Iteration and evolution are two great concepts balancing permanence and change: you may never shift your career, but you become a master in your craft. You may never leave your country, but you’ve fulfilled all your dreams. Good things come in change, and good things in staying the same.
6. Science and Spirituality.
The scientific revolution created a divide between faith and reason. Positivism and Empiricism determined truth, and all else was classed as superstition.
But recently, we’ve seen the traditional enemies overlap, with science validating once esoteric practices like prayer and meditation.
It’s a reminder that while truth and confidence can be grounded in facts and figures, trust and assurance can also be found in what’s not visible to the naked eye, or immediate to your senses. Belief, gratitude, and faith are less tangible experiences, but every bit valid and important.
7. Striving and Letting Go.
Ancient scriptures are littered with paradoxical lingo: Lao Tzu said, “When I let go of what I am, I become what I might be.” Jesus said, “Whoever tries to save his life will lose it, but whoever loses his life will preserve it.”
There’s a flow to life, a rhythm of striving and letting go—holding on too tightly is like swimming against the current. Hard work, hustling, persistence needs to be balanced with patience, and at times, stepping away.
Following the massive success of Eat, Pray, Love, Elizabeth Gilbert shares about the crippling pressure of any follow up work.
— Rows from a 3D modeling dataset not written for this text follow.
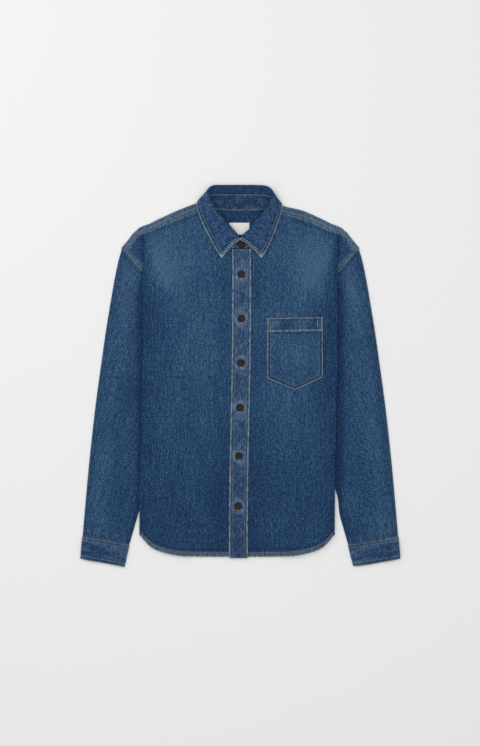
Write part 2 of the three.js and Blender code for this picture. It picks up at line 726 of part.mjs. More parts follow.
for (const [name, side] of [["left", 1], ["right", -1]]) {
  const sleeve = tube(sleeveEdges, SLEEVE_ROWS, CLOTH, sleeveLoft, sleeveColumns);
  add("sleeve_" + name, wall(onSide(sleeve, side, false), CLOTH, true));
  const cuff = tube(cuffEdges, CUFF_ROWS, DOUBLED, cuffLoft, () => steps(CUFF_COLUMNS));
  add("cuff_" + name, wall(onSide(cuff, side, false), DOUBLED, true), DARK_DENIM);
}

// Collar: sections between the rows of its table
function collarSection(at) {
  const place = clamp(at, 0, COLLAR.length - 1);
  const first = Math.min(COLLAR.length - 2, Math.floor(place));
  const t = place - first;
  const read = (name) => {
    const value = (index) => COLLAR[clamp(index, 0, COLLAR.length - 1)][name];
    const [p, q, r, s] = [value(first - 1), value(first), value(first + 1), value(first + 2)];
    const mirrored = ["footX", "foldX", "edgeX"].includes(name) ? -r : r;
    const before = first === 0 ? mirrored : p;
    const [bend, twist] = [2 * before - 5 * q + 4 * r - s, 3 * q - before - 3 * r + s];
    return 0.5 * (2 * q + (r - before) * t + bend * t ** 2 + twist * t ** 3);
  };
  const lean = THREE.MathUtils.degToRad(read("lean"));
  const bearing = THREE.MathUtils.degToRad(read("bearing"));
  const outside = new THREE.Vector3(
    Math.sin(lean) * Math.cos(bearing),
    Math.sin(lean) * Math.sin(bearing),
    -Math.cos(lean),
  );
  const foot = new THREE.Vector3(read("footX"), read("footY"), read("footZ"));
  const fold = new THREE.Vector3(read("foldX"), read("foldY"), read("foldZ"));
  const seam = new THREE.Vector3().lerpVectors(foot, fold, STAND_SHARE).setZ(read("seamZ"));
  return {
    foot,
    seam,
    fold,
    edge: new THREE.Vector3(read("edgeX"), read("edgeY"), read("edgeZ")),
    outside,
  };
}

const COLLAR_LAST = COLLAR.length - 1;
const collarStations = steps(COLLAR_STEPS * COLLAR_LAST).map((v) => collarSection(v * COLLAR_LAST));

function standHalf(side, lapped) {
  const rows = collarStations.map(({ foot, seam }) =>
    steps(3).map((s) => new THREE.Vector3().lerpVectors(foot, seam, s)),
  );
  const last = rows.at(-1);
  const end = last.map((point) => new THREE.Vector3(BAND_LEFT, point.y - 1.5, point.z));
  rows.push(last.map((point, index) => new THREE.Vector3().lerpVectors(point, end[index], 0.5)), end);
  const total = rows.length - 1;
  return rows.map((row, index) =>
    row.map((point) => {
      const near = smooth((index - total + 6) / 4);
      const rise = near * (lapped ? STAND_LAP_RISE / 2 : -STAND_LAP_RISE / 2);
      return new THREE.Vector3(point.x * side, point.y, point.z + rise);
    }),
  );
}

function fallHalf(side) {
  return collarStations.map(({ foot, seam, fold, edge, outside }, index) => {
    const nearFront = smooth((index / (collarStations.length - 1) - 0.45) / 0.4);
    const inner = new THREE.Vector3().lerpVectors(seam, fold, mix(0.14, 0.72, nearFront));
    const up = new THREE.Vector3().subVectors(fold, nearFront > 0.5 ? foot : seam).normalize();
    const out = outside.clone().addScaledVector(up, -outside.dot(up)).normalize();
    const points = [inner, fold.clone()];
    for (const degrees of [60, 120]) {
      const turn = THREE.MathUtils.degToRad(degrees);
      const crown = fold.clone().addScaledVector(out, (FOLD_SPREAD / 2) * (1 - Math.cos(turn)));
      points.push(crown.addScaledVector(up, (FOLD_SPREAD / 2) * Math.sin(turn)));
    }
    const outer = fold.clone().addScaledVector(out, FOLD_SPREAD);
    for (const s of steps(4)) points.push(new THREE.Vector3().lerpVectors(outer, edge, s));
    return points.map((point) => new THREE.Vector3(point.x * side, point.y, point.z));
  });
}

function ring(left, right) {
  return withNormals([...left.slice(1).reverse(), ...right]);
}

add("collar_stand", wall(ring(standHalf(-1, false), standHalf(1, true)), DOUBLED), DARK_DENIM);
add("collar_fall", wall(ring(fallHalf(-1), fallHalf(1)), DOUBLED), DARK_DENIM);

// Neck label, on the inside of the yoke
function labelPiece() {
  const z = CLOTH + GAP + LABEL_THICKNESS / 2;
  const rows = steps(2).map((v) =>
    steps(3).map((u) => ({
      point: new THREE.Vector3(mix(LABEL.left, LABEL.right, u), mix(LABEL.top, LABEL.bottom, v), z),
      normal: new THREE.Vector3(0, 0, 1),
    })),
  );
  return wall(rows, LABEL_THICKNESS);
}
add("neck_label", labelPiece(), LABEL_WHITE, 0.7);

// Buttons, each turned about its own upright axis
function buttonAt(x, y, z) {
  const { radius, rim, height, dish } = BUTTON;
  const profile = [
    [0, 0],
    [radius - 1, 0],
    [radius, height * 0.4],
    [radius - 0.7, height],
    [radius - rim - 0.6, height],
    [radius - rim - 1.4, height - dish],
    [0, height - dish],
  ].map(([r, h]) => new THREE.Vector2(r, h));
  const geometry = new THREE.LatheGeometry(profile, BUTTON_SIDES);
  geometry.deleteAttribute("normal");
  geometry.deleteAttribute("uv");
  return geometry.rotateX(Math.PI / 2).translate(x, y, z);
}

add("button_1", buttonAt(BUTTON_X, COLLAR_BUTTON_Y, COLLAR_BUTTON_Z), HORN, 0.35);
BUTTON_YS.forEach((y, index) => {
  add("button_" + (index + 2), buttonAt(BUTTON_X + drift(y), y, BAND_SKIN + GAP), HORN, 0.35);
});
for (const [name, side] of [["left", 1], ["right", -1]])
  add("button_cuff_" + name, buttonAt(side * CUFF_BUTTON.x, CUFF_BUTTON.y, 0), HORN, 0.35);

export default shirt;
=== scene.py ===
"""Denim shirt laid flat: cloth shells, seams, stitches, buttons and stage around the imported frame."""

import math

import bpy
import numpy as np
from bpy.props import FloatProperty, FloatVectorProperty, PointerProperty
from mathutils import Matrix, Vector, noise
from mathutils.bvhtree import BVHTree


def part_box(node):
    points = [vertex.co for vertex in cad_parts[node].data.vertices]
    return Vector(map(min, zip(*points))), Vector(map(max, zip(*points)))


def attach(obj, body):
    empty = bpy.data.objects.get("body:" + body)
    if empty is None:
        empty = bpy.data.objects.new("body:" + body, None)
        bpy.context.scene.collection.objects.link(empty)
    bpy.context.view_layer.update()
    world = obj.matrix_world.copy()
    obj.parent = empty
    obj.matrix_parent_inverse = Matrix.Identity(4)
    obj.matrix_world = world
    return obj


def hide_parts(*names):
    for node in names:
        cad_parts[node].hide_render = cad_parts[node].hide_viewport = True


bl_info = {
    "name": "Denim Shirt",
    "version": (1, 0, 0),
    "blender": (4, 5, 0),
    "location": "View3D > Sidebar > Shirt",
    "description": "Builds a denim shirt that lies flat, with its stage",
    "category": "Object",
}

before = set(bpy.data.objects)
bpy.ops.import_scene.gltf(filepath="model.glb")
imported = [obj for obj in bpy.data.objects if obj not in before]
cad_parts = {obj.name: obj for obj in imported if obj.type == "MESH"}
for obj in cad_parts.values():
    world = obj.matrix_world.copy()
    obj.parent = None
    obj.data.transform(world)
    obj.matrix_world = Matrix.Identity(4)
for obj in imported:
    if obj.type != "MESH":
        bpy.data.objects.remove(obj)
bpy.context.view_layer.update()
MM = 0.001

# Cloth, in millimetres, as in the solids
CLOTH = 1.2
GAP = 0.3
DOUBLED = 2.0
PITCH = 2 * (CLOTH + GAP)
FLOOR_LEVEL = CLOTH + GAP / 2
APART = (CLOTH + GAP) / 2

# Body
SIDE_X = 204.0
BEND_LENGTH = math.pi * PITCH / 2
YOKE_SIDE_Y = 299.0
SHOULDER_SIDE_Y = 314.0
FOLDED_Y = 284.0
SQUARE_Y = 110.0
BACK_SEAM_Y = 245.0
HEM_START_Y = -200.0
HEM_SIDE_Y = -338.0
HEM_BAND = 10.0
HEM_LIFT = 46.0
RAMP = 19.0
RAMP_CLEAR = 4.0
DRIFT = -7.0
DRIFT_FROM_Y = 150.0
DRIFT_LENGTH = 480.0
UNDERARM = (104.0, 100.0)
SHOULDER_POINT = (250.0, 267.0)
ARMHOLE_SLOPE = (SHOULDER_POINT[0] - UNDERARM[0]) / (SHOULDER_POINT[1] - UNDERARM[1])
ARMHOLE_SLANT = math.hypot(1, ARMHOLE_SLOPE)
ARMHOLE_BAND = 11.0
SLEEVE_IN_SLOPE = 0.29
NECK_X = 80.0
STRAIGHT_TO_X = 157.0
STRAIGHT_PAST_SIDE = 10.0
SEAM_FALL = 40 / 29
SHOULDER_FALL = 43 / 36
BAND_LEFT, BAND_RIGHT = -17.0, 22.5
BAND_TOP, BAND_BOTTOM = 267.5, -386.0
LAP_EDGE = 19.6

# Edges at distance x from the middle
NECK_AND_YOKE_SEAM = {
    "x": [-20, 0, 20, 45, 56, 66, 73, 80, 96, 157, 204],
    "y": [270, 268, 270, 283, 294, 308, 322, 349, 344.7, 320.5, 299],
}
BACK_ROWS_SHAPE = {"x": [0, 50, 80, 110, 157, 204], "y": [318, 322, 335, 336, 320.5, 299]}
SHOULDER_LINE = {
    "x": [0, 50, 66, 73, 80, 94, 135, 178, 204],
    "y": [350, 352.5, 357, 361, 367, 364, 348, 328, 314],
}
HEM = {
    "x": [-20, 60, 110, 135, 150, 165, 180, 192, 204],
    "y": [-384, -383.5, -382.5, -379.5, -376, -371.5, -364.5, -354, -338],
}
SIDE_SEAM = {"y": [-338, -100, 100], "x": [114, 118, 103.5]}
SLEEVE_OUTER = {
    "y": [-341, -306, -221, -136, -51, 33, 76, 118, 160, 203, 245, 267],
    "x": [333, 330, 322.5, 314, 304, 292.5, 286.5, 280, 273, 265.5, 256.5, 250],
}
CUFF_SEAM = ((237.0, -358.0), (333.0, -341.0))
CUFF_END = ((247.5, -405.0), (337.0, -388.0))
SLEEVE_LOFT = 5.0
SLEEVE_CLEAR_X = 217.0
CUFF_BUTTON = (314.0, -366.0)
CUFF_RISE = 3.4
CUFF_LENGTH = 47.0
CUFF_WIDTH = 95.0
GATHER_PITCH = 19.375

# Buttons and pocket
BUTTON_X = 2.2
BUTTON_YS = [215, 121, 27, -68, -170, -276]
POCKET = {"left": 57.0, "right": 174.0, "hem_top": 121.4, "hem_bottom": 91.9, "side": -5.5, "point": -31.0}
POCKET_TILT = 2.3

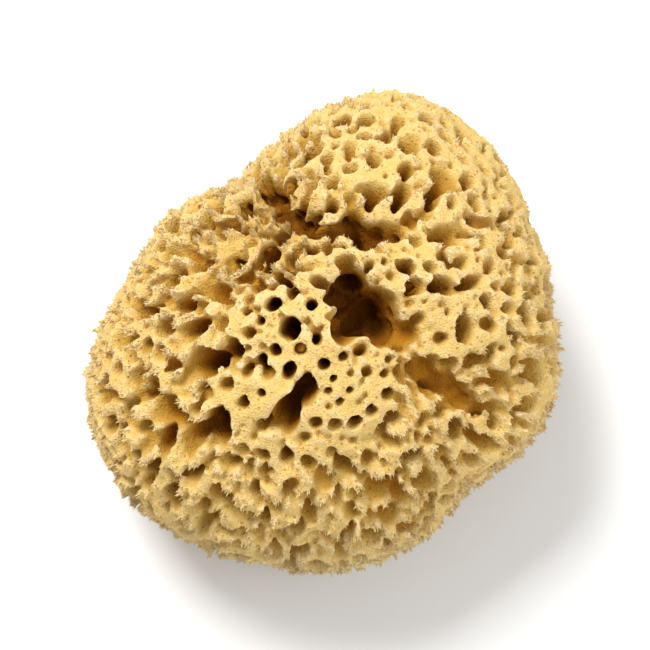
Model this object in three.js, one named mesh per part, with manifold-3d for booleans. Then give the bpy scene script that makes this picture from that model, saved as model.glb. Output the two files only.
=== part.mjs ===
// A natural honeycomb bath sponge, in millimetres, +Z up.
// It grew as one body: a dome of two lobes parted by a furrow, with canals opening all over its skin.
// It rests on the flat face where it was cut from the rock. The origin is in the middle of its
// footprint, on that face.

import * as THREE from "three";
import { mergeVertices } from "three/addons/utils/BufferGeometryUtils.js";
import Module from "manifold-3d";

const wasm = await Module();
wasm.setup();

// Driving dimensions of the dome, measured from its heart.
const HALF_WIDTH = 68; // along X, before the lobes swell it
const HALF_DEPTH = 69; // along Y
const HALF_HEIGHT = 52; // up to the crown
const HEART_HEIGHT = 38; // from the cut base up to the heart
const SKIN_DETAIL = 9; // cuts along each edge of the starting icosahedron

// Where the growth swelled or held back. Directions are degrees round from +X and up from the level.
const LOBES = [
  { around: 64, up: 15, swell: 12, spread: 34 }, // crest of the crescent lobe
  { around: 5, up: 20, swell: 5, spread: 34 }, // its flank
  { around: -28, up: 5, swell: 7, spread: 22 }, // its lower end
  { around: -136, up: 5, swell: 10, spread: 34 }, // shoulder of the main lobe
  { around: -112, up: 55, swell: 3, spread: 30 }, // plate on its crown
  { around: -80, up: -5, swell: 8, spread: 30 }, // foot of the main lobe
  { around: 122, up: 10, swell: -16, spread: 38 }, // side that was held back
  { around: 148, up: 66, swell: -6, spread: 17 }, // hollow between the lobes
  { around: 174, up: 10, swell: -5, spread: 20 },
  { around: -48, up: 0, swell: -4, spread: 13 }, // notch where the lobes meet
];

// Furrows, each a row of canals that ran together. radius and depth are those of the canals, and
// valley is how far the skin rolls down towards them.
const FURROWS = [
  {
    path: [[118, 26], [115, 49], [106, 71], [77, 77], [48, 70], [30, 64], [19, 62]],
    radius: 3.4,
    depth: 14,
    valley: 5,
  },
  { path: [[-38, 77], [-45, 69], [-41, 62]], radius: 6.6, depth: 26, valley: 3 },
  { path: [[-40, 56], [-42, 47], [-44, 39], [-40, 33], [-37, 25]], radius: 3.4, depth: 8, valley: 3 },
];
const FURROW_STEP = 6; // degrees from canal to canal along a furrow
const VALLEY_SPREAD = 9; // degrees

// The widest canals, as found on the crown and its shoulders.
const PITS = [
  { around: -109, up: 67, radius: 3.3, depth: 18 },
  { around: -93, up: 51, radius: 3.4, depth: 18 },
  { around: -99, up: 45, radius: 3.6, depth: 18 },
  { around: -120, up: 37, radius: 4.2, depth: 16 },
  { around: -125, up: 32, radius: 3.6, depth: 14 },
  { around: -136, up: 32, radius: 4.2, depth: 14 },
  { around: -137, up: 47, radius: 4.0, depth: 16 },
  { around: -132, up: 54, radius: 3.0, depth: 14 },
  { around: 42, up: 54, radius: 3.8, depth: 18 },
  { around: 37, up: 43, radius: 4.2, depth: 14 },
  { around: 52, up: 59, radius: 3.2, depth: 14 },
  { around: 15, up: 49, radius: 4.2, depth: 14 },
  { around: -2, up: 62, radius: 2.7, depth: 14 },
  { around: -1, up: 54, radius: 2.6, depth: 14 },
  { around: -14, up: 59, radius: 2.9, depth: 14 },
  { around: -9, up: 50, radius: 4.0, depth: 16 },
  { around: -4, up: 42, radius: 3.2, depth: 14 },
  { around: -23, up: 42, radius: 3.6, depth: 14 },
  { around: -17, up: 28, radius: 3.4, depth: 12 },
  { around: -7, up: 20, radius: 3.6, depth: 12 },
  { around: -47, up: 26, radius: 3.6, depth: 15 },
  { around: -61, up: 28, radius: 3.0, depth: 12 },
  { around: -60, up: 20, radius: 4.0, depth: 12 },
  { around: -72, up: 23, radius: 4.2, depth: 12 },
];

// The smaller canals, spread evenly all round.
const CANAL_COUNT = 130; // over a whole sphere, of which the upper part is cut
const CANAL_LOWEST = -22; // degrees up
const CANAL_RADIUS = 2.6;
const CANAL_DEPTH = 9;
const CANAL_GAP = 2.4; // least wall left between it and a wider hole

const GOLDEN_ANGLE = Math.PI * (3 - Math.sqrt(5));
const LATHE_AXIS = new THREE.Vector3(0, 1, 0);

function direction(around, up) {
  const [a, e] = [around, up].map(THREE.MathUtils.degToRad);
  return new THREE.Vector3(Math.cos(e) * Math.cos(a), Math.cos(e) * Math.sin(a), Math.sin(e));
}

function degreesBetween(a, b) {
  return THREE.MathUtils.radToDeg(a.angleTo(b));
}

// Directions along a furrow, FURROW_STEP apart.
function stepsAlong(path) {
  const corners = path.map(([around, up]) => direction(around, up));
  return corners.slice(1).flatMap((end, i) => {
    const start = corners[i];
    const count = Math.max(1, Math.round(degreesBetween(start, end) / FURROW_STEP));
    return Array.from({ length: count + 1 }, (_, k) => start.clone().lerp(end, k / count).normalize());
  });
}

const lobes = LOBES.map((lobe) => ({ ...lobe, towards: direction(lobe.around, lobe.up) }));
const furrows = FURROWS.map((furrow) => ({ ...furrow, steps: stepsAlong(furrow.path) }));
const furrowCanals = furrows.flatMap(({ steps, radius, depth }) =>
  steps.map((towards) => ({ towards, radius, depth })),
);
const pitCanals = PITS.map(({ around, up, radius, depth }) => ({
  towards: direction(around, up),
  radius,
  depth,
}));

// How far the skin lies from the heart in a direction.
function reach(towards) {
  const plain = 1 / Math.hypot(
    towards.x / HALF_WIDTH,
    towards.y / HALF_DEPTH,
    towards.z / HALF_HEIGHT,
  );
  const swelling = lobes.reduce((sum, lobe) => {
    const away = degreesBetween(towards, lobe.towards) / lobe.spread;
    return sum + lobe.swell * Math.exp(-(away ** 2));
  }, 0);
  const dips = furrows.map(({ steps, valley }) => {
    const nearest = Math.min(...steps.map((step) => degreesBetween(towards, step)));
    return valley * Math.exp(-((nearest / VALLEY_SPREAD) ** 2));
  });
  return plain + swelling - Math.max(...dips);
}

// A manifold-3d solid from a closed three.js geometry.
function solidOf(geometry) {
  const bare = geometry.clone();
  bare.deleteAttribute("normal");
  bare.deleteAttribute("uv");
  const merged = mergeVertices(bare, 1e-3);
  return new wasm.Manifold(
    new wasm.Mesh({
      numProp: 3,
      vertProperties: merged.attributes.position.array,
      triVerts: new Uint32Array(merged.index.array),
    }),
  );
}

function geometryOf(solid) {
  const { vertProperties, triVerts } = solid.getMesh();
  const geometry = new THREE.BufferGeometry();
  geometry.setAttribute("position", new THREE.BufferAttribute(new Float32Array(vertProperties), 3));
  geometry.setIndex(new THREE.BufferAttribute(new Uint32Array(triVerts), 1));
  return geometry;
}

// The lobed dome before any canal opens, with its flat cut base at z = 0.
function dome() {
  const skin = new THREE.IcosahedronGeometry(1, SKIN_DETAIL);
  const corner = skin.attributes.position;
  const point = new THREE.Vector3();
  for (let i = 0; i < corner.count; i += 1) {
    point.fromBufferAttribute(corner, i).normalize();
    point.multiplyScalar(reach(point));
    corner.setXYZ(i, point.x, point.y, point.z + HEART_HEIGHT);
  }
  const below = new THREE.BoxGeometry(4 * HALF_WIDTH, 4 * HALF_DEPTH, 2 * HALF_HEIGHT);
  below.translate(0, 0, -HALF_HEIGHT);
  return solidOf(skin).subtract(solidOf(below));
}

// One canal to cut away: a round, tapering hole that flares where it opens.
function canalCutter({ towards, radius, depth }) {
  const sides = radius > 4 ? 8 : 6;
  const profile = [
    [0, -depth],
    [0.6 * radius, -depth],
    [1.1 * radius, 0],
    [1.5 * radius, 2 * radius],
    [0, 2 * radius],
  ].map(([x, y]) => new THREE.Vector2(x, y));
  const cutter = new THREE.LatheGeometry(profile, sides);
  cutter.applyQuaternion(new THREE.Quaternion().setFromUnitVectors(LATHE_AXIS, towards));
  const mouth = towards.clone().multiplyScalar(reach(towards));
  cutter.translate(mouth.x, mouth.y, mouth.z + HEART_HEIGHT);
  return solidOf(cutter);
}

// Even directions over the sphere, kept where they fall clear of the wider holes.
function smallCanals(wider) {
  const found = [];
  for (let i = 0; i < CANAL_COUNT; i += 1) {
    const z = 1 - (2 * i + 1) / CANAL_COUNT;
    const ring = Math.sqrt(1 - z * z);
    const turn = i * GOLDEN_ANGLE;
    const towards = new THREE.Vector3(ring * Math.cos(turn), ring * Math.sin(turn), z);
    const gap = (hole) => towards.angleTo(hole.towards) * reach(towards) - hole.radius - CANAL_RADIUS;
    const high = THREE.MathUtils.radToDeg(Math.asin(z)) > CANAL_LOWEST;
    if (high && wider.every((hole) => gap(hole) > CANAL_GAP)) {
      found.push({ towards, radius: CANAL_RADIUS, depth: CANAL_DEPTH });
    }
  }
  return found;
}

function sponge() {
  const wider = [...furrowCanals, ...pitCanals];
  const solid = [...wider, ...smallCanals(wider)].reduce(
    (body, canal) => body.subtract(canalCutter(canal)),
    dome(),
  );
  const geometry = geometryOf(solid);
  geometry.computeBoundingBox();
  const middle = geometry.boundingBox.getCenter(new THREE.Vector3());
  geometry.translate(-middle.x, -middle.y, 0);
  geometry.computeVertexNormals();

  const spongin = new THREE.MeshStandardMaterial({ color: 0xe0b973, roughness: 0.95, metalness: 0 });
  const mesh = new THREE.Mesh(geometry, spongin);
  mesh.name = "sponge";
  return mesh;
}

const part = new THREE.Group();
part.add(sponge());

export default part;
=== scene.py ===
"""A natural honeycomb bath sponge, resting on the flat face where it was cut from the rock.

The sponge grew as one body, so its visual model is that body with its canals, and the conules and
fibres of spongin that fringe its skin. Lengths are in metres and angles in degrees. A direction is
given from the sponge's heart, as degrees round from +X and degrees up from the level.
"""

from __future__ import annotations

import logging
import math
import sys
from dataclasses import dataclass, field, fields
from enum import Enum
from typing import Iterable, Sequence

import bpy
import numpy as np
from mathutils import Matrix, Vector
from mathutils.kdtree import KDTree

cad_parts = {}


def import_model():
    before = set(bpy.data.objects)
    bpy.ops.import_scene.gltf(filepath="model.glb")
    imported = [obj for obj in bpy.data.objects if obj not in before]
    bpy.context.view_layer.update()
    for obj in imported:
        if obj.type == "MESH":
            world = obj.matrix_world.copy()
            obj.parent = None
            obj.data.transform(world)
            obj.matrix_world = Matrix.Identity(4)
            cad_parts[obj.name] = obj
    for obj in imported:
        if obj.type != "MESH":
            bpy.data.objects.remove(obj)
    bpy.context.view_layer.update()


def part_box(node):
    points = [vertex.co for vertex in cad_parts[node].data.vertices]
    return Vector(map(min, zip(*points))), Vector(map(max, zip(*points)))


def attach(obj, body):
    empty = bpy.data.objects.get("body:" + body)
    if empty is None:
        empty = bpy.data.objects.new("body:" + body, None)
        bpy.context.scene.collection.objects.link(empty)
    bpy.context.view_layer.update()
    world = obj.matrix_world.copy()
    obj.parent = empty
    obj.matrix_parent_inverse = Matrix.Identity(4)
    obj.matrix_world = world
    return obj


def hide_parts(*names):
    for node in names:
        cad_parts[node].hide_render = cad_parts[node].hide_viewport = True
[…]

With millions of anxious readers, she cranked out a manuscript over the course of one year—but it just didn’t feel right—“The voice didn’t sound like me.” Gilbert put the manuscript away, and turned all her attention to her gardening hobby.
The break brought clarity; rather than writing the book for the millions anticipating, she started over and wrote it for an audience of 27 close friends, who needed the message of the book.
In letting go of what the book had to be, it became what it meant to be.
In our striving, we should also be willing to let go.